Forex is the coming together of banks, businesses, governments, investors and traders to exchange and speculate on currencies. It is the largest and most liquid of all markets. It is the trading of one currency against another. It is not a central marketplace, but an over-the-counter trade. Banks vary in price. Feeds from the different banks are taken into account by a broker who then works on a rough average. The broker effectively performs the transaction, creating the market.
In 1876 it was decided that all currencies should be backed by gold. This was called the Gold Standard. However, linking currencies to the price of gold led to boom-bust patterns. With the outbreak of World War II, most European countries did not have enough gold reserves to back up their paper money. As a result the gold standard was dropped. It was then decided that there would be fixed exchange rates, with the US dollar becoming the primary reserve currency and the only one backed by gold. This was called the Bretton Woods System.

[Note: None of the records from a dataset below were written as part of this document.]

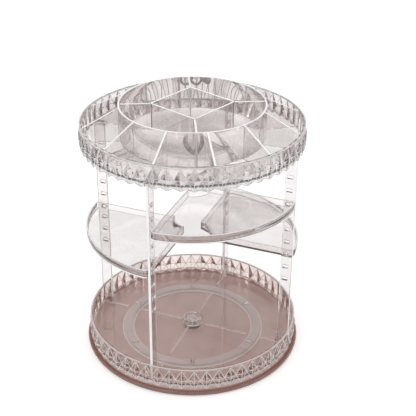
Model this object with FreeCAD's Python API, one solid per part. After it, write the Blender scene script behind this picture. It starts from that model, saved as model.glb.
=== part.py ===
"""Rotating cosmetics carousel in clear moulded plastic.

A low round base stands on rubber feet and carries a roller bearing.  On it turns a
carousel: a round tray with a diamond cut wall, four upright posts that plug into it, and four
fan shaped shelves that hang by tabs in the windows of the posts.  A second diamond cut tray
plugs onto the tops of the posts.  It is divided by a ring and radial plates, and a square
brush cup stands in its middle.

Units are millimetres, +Z is up, and the origin is the middle of the resting plane.
Angles are measured from the front (-Y), positive towards the right (+X).
"""

import FreeCAD
import Part
import math
import os

Vector = FreeCAD.Vector
UP = Vector(0, 0, 1)

# ---- driving dimensions -------------------------------------------------------------------
# overall stack
FOOT_PROUD = 1.5            # the feet stand this far out of the base disc
BASE_THICK = 4.5            # base disc
BASE_PROUD = 4.5            # base disc beyond the tray's rim band, all round
TRAY_GAP = 1.2              # between the base disc and the turning tray
TRAY_HEIGHT = 30.0          # both diamond cut trays, zigzag edge to rim
TOP_TRAY_LIFT = 281.3       # from the bottom tray's zigzag edge to the top tray's

# diamond cut tray
TRAY_RADIUS = 140.0         # outside of the smooth rim band
TRAY_WALL = 4.0             # at the rim band
BAND_HEIGHT = 1.8           # smooth band above the diamonds
DIAMOND_COUNT = 56
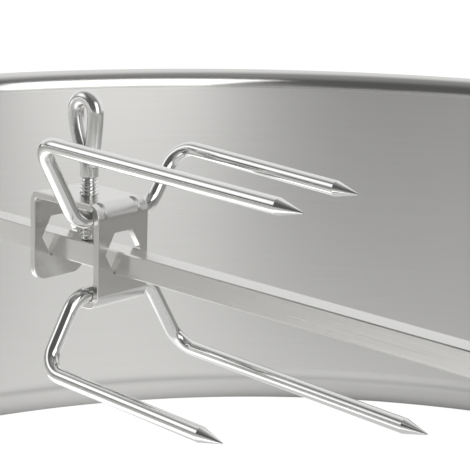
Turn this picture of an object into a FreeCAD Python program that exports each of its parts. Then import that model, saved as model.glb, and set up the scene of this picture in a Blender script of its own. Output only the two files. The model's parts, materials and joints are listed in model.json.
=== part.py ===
"""Rotisserie ring kit: stainless ring, square spit, two meat forks, handle and spit motor.

Millimetres. Origin on the ring's axis at its bottom edge, +Z up the ring's axis, +X along the spit
towards the handle. The motor hangs outside the ring's wall at -X, the handle stands out at +X.
"""
import FreeCAD, Part
import math
import os

V = FreeCAD.Vector
X_AXIS, Y_AXIS, Z_AXIS = V(1, 0, 0), V(0, 1, 0), V(0, 0, 1)
OUT = "parts"

# ring
RING_WALL_R = 280.6        # radius of the sheet's middle
RING_SHEET = 1.2
RING_HEIGHT = 156.0
SKIRT_HEIGHT = 7.2         # plain edge below the joggle
JOGGLE_LOW_R, JOGGLE_HIGH_R, JOGGLE_DEG = 6.5, 10.0, 30.0
RIM_ROLL_R = 6.4           # sheet's middle in the rolled rim
RIM_ROLL_DEG = 240.0
NOTCH_WIDTH = 17.0

# spit
SPIT = 8.0                 # square section
SPIT_Z = 124.1             # axis height over the ring's bottom edge
SPIT_EDGE = 0.4            # softened long edges
SPIT_TIP_X = -334.0
SPIT_TIP_LEN = 9.0
SPIT_TANG_X = 424.0
RUNNING = 0.08             # radial clearance of shafts

# journal and handle
JOURNAL_R = 7.0
JOURNAL_X = (250.0, 306.0)
JOURNAL_FLANGE_R = 11.0
JOURNAL_FLANGE = 4.0
FERRULE_X = (322.0, 338.0)
GRIP_X = (338.0, 438.0)
GRIP_R = 14.5
GRIP_THROAT_R = 11.2
PIN_X = 352.0              # cross pin through grip and spit
PIN_R, PIN_HOLE_R = 1.58, 1.6
SET_SCREW_X = 305.8
SET_SCREW_R = 2.0

# wall plates
PLATE = 2.5
CRADLE_HALF_W = 24.0
CRADLE_Z = (82.0, 143.0)
SADDLE_Z = (58.0, 112.0)
BOLT_R = 2.5
BOLT_HOLE_R = 2.6
BOLT_Y = 17.0
CRADLE_BOLT_Z = (90.0, 106.0)
SADDLE_BOLT_Z = (66.0, 100.0)
SCREW_HEAD_R, SCREW_HEAD = 4.6, 2.8
DRIVE_R = 1.6
NUT_FLATS, NUT_HEIGHT = 8.0, 4.0

# band joint
JOINT_DEG = -90.0
JOINT_HEIGHTS = (26.0, 60.0, 94.0, 128.0)
JOINT_SPREAD = 9.0         # half the distance between the two rows of rivets
JOINT_HALF_W, JOINT_TOP, JOINT_SHEET = 18.0, 138.0, 1.2
RIVET_R, RIVET_HOLE_R = 1.95, 2.0

# fork
FORK_SHEET = 2.5
FORK_HALF_W = 11.5
FORK_EDGE_R = 0.45         # softened edges along both sides
FORK_CORNER_R = 5.0
CRIMP_Y, CRIMP_R, CRIMP_DEPTH = 7.6, 1.1, 0.35
FORK_X = -116.4            # thumb screw axis
FORK_BACK, FORK_FRONT = -133.4, -99.4
FORK_TOP = 20.0            # over the spit's axis
FORK_FOOT = -12.2          # lower edge of the back flange
HEX_FLATS = 14.2
HEX_UP = 3.0               # centre of the hexagon over the spit's axis
WIRE_D = 5.2
WIRE_GAP = 0.1
WIRE_UP, WIRE_DOWN = 14.8, -10.8
ELBOW_Y = 16.8             # where the cross run would meet the legs
TINE_POINT, TIP_R = 9.0, 0.25
TINE_LONG_X, TINE_SHORT_X = 5.0, -25.0
ELBOW_R, TINE_BEND_R = 9.0, 8.0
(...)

In 1971 the US announced that it would no longer exchange gold for US dollars in foreign reserves. This led to the end of the Bretton Woods System. The breakdown of the system led to the acceptance of floating foreign exchange rates. During the 1990’s foreign currencies became widely electronically traded.
The most important trading centres are London, New York, Tokyo, Zurich, Frankfurt, Hong Kong, Singapore, Paris and Sydney.